#### Input data
[START]
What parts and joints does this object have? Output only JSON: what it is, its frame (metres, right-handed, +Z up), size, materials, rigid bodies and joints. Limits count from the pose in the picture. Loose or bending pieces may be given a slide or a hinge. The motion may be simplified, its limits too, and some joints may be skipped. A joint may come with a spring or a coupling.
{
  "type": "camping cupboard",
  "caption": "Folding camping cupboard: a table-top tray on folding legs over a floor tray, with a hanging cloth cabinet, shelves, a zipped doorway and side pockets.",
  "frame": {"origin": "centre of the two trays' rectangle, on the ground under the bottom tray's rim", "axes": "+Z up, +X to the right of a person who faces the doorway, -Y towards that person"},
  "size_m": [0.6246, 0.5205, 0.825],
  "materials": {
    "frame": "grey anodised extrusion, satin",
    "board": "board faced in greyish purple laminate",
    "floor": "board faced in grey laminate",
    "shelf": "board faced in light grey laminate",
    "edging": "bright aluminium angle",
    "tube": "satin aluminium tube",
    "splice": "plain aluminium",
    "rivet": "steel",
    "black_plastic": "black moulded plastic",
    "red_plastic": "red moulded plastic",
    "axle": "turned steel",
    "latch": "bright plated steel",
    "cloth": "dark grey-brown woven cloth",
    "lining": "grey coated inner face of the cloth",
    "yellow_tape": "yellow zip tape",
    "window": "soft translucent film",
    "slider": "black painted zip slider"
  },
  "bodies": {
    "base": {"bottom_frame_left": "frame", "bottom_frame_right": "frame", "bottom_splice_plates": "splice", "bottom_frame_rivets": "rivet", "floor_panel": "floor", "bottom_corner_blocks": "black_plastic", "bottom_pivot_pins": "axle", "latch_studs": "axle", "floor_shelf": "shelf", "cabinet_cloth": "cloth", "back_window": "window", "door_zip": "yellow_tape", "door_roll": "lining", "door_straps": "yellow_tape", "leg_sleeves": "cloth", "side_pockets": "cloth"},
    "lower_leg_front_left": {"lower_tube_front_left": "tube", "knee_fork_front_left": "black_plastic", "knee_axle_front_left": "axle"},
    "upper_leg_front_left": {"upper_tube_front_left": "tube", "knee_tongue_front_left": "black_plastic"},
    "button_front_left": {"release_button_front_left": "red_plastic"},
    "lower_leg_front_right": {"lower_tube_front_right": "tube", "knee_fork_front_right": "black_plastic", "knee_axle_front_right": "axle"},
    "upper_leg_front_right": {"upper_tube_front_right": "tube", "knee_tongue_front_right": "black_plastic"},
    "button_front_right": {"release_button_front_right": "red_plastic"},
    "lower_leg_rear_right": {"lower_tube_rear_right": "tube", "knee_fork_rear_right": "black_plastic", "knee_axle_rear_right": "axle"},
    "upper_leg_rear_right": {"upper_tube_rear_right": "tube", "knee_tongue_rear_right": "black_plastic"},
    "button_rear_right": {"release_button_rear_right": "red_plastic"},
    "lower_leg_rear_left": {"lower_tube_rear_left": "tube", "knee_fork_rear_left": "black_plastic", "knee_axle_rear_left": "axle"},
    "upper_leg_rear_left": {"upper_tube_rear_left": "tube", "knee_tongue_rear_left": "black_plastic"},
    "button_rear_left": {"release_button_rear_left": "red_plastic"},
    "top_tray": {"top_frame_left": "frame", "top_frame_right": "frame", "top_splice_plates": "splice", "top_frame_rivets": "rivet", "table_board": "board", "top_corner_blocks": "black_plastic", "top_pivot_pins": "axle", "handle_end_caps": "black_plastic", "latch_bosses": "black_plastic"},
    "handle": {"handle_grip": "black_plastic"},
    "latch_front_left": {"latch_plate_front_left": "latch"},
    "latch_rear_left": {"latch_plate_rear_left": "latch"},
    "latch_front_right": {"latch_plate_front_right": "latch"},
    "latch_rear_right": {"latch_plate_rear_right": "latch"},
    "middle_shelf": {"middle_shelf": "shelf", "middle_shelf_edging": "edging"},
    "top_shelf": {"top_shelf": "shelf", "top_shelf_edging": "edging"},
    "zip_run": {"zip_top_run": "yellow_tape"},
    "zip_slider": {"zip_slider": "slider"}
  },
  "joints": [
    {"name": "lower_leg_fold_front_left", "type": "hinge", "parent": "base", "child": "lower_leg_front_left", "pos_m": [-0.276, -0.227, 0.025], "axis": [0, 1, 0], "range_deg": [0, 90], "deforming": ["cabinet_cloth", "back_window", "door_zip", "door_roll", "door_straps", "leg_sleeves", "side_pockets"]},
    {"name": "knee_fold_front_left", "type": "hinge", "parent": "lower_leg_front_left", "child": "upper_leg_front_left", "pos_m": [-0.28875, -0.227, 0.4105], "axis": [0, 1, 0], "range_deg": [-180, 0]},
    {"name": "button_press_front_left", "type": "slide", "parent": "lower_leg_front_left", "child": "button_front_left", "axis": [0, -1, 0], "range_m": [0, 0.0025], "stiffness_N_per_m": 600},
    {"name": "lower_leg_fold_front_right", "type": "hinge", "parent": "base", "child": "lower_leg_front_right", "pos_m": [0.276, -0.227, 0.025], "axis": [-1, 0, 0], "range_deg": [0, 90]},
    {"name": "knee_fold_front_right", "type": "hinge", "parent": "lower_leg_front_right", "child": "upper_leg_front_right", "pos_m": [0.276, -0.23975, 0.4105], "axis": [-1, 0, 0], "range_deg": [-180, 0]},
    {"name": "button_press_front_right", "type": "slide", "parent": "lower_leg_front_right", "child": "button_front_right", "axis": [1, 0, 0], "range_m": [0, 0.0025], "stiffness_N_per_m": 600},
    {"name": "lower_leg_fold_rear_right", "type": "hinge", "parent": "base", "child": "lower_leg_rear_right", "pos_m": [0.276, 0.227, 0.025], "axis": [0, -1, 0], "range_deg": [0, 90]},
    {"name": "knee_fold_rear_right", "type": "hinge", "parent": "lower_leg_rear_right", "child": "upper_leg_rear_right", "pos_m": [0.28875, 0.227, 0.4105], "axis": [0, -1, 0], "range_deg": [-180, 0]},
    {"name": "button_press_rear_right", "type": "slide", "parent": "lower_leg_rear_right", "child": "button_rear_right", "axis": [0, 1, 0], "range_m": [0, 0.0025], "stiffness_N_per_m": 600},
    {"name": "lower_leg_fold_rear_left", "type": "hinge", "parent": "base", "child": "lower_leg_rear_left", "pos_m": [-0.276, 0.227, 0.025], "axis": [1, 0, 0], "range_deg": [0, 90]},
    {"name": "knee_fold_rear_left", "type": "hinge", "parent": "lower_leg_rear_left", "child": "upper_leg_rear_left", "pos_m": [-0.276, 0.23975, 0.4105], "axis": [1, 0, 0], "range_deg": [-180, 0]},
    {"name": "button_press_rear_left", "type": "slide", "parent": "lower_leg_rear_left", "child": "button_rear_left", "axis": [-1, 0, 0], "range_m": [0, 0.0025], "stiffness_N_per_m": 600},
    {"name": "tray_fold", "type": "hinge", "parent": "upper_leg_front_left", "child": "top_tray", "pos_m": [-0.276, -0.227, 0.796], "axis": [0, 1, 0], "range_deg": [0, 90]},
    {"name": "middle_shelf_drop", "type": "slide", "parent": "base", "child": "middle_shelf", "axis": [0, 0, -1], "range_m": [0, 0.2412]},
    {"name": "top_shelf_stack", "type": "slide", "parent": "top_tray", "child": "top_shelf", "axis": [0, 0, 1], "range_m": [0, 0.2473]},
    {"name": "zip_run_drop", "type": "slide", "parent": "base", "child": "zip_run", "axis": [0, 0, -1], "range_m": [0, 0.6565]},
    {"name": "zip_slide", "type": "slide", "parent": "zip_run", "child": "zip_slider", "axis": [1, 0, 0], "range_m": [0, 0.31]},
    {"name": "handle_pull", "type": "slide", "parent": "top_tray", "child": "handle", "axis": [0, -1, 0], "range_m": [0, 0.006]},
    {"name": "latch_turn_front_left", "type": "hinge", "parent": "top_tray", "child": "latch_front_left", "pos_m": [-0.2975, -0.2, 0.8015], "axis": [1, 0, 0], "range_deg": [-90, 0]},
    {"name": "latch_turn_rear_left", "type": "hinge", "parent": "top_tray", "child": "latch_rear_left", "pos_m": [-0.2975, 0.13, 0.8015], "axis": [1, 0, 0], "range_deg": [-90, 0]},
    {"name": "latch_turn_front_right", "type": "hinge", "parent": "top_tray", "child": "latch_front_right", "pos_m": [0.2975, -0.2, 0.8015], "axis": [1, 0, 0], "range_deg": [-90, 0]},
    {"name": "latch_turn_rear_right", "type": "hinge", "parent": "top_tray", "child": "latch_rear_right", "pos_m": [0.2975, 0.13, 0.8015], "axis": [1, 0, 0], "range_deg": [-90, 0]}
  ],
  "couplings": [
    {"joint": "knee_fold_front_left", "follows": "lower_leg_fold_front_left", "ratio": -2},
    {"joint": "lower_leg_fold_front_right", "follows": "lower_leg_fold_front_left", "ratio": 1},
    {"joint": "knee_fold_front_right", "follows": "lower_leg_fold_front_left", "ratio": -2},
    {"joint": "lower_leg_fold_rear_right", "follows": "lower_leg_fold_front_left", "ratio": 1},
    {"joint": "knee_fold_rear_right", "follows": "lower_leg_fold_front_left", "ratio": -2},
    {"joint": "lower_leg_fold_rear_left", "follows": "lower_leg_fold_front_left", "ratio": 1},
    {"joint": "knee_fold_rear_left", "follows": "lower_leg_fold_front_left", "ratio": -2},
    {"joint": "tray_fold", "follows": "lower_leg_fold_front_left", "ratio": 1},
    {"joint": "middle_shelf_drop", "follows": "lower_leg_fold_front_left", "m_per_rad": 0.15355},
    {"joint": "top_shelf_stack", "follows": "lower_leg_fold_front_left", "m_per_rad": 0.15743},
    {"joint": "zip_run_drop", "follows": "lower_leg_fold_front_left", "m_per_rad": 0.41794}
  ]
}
[END]
[START]
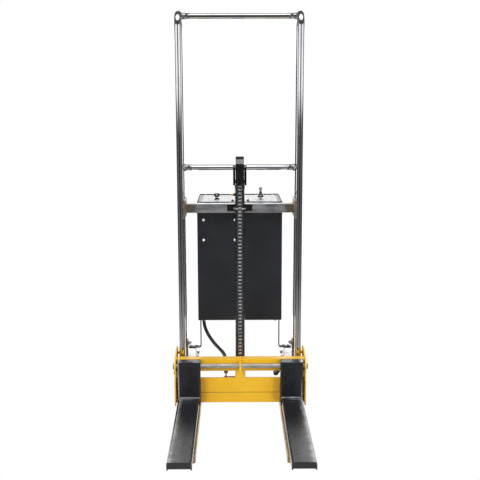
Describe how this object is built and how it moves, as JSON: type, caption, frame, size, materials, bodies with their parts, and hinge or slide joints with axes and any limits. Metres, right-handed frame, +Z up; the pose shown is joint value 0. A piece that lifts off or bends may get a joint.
[END]
#### Short task
Of the lines in this listing, how many contain "object"? Reply with the number and nothing more.

#### Answer to the exercise
2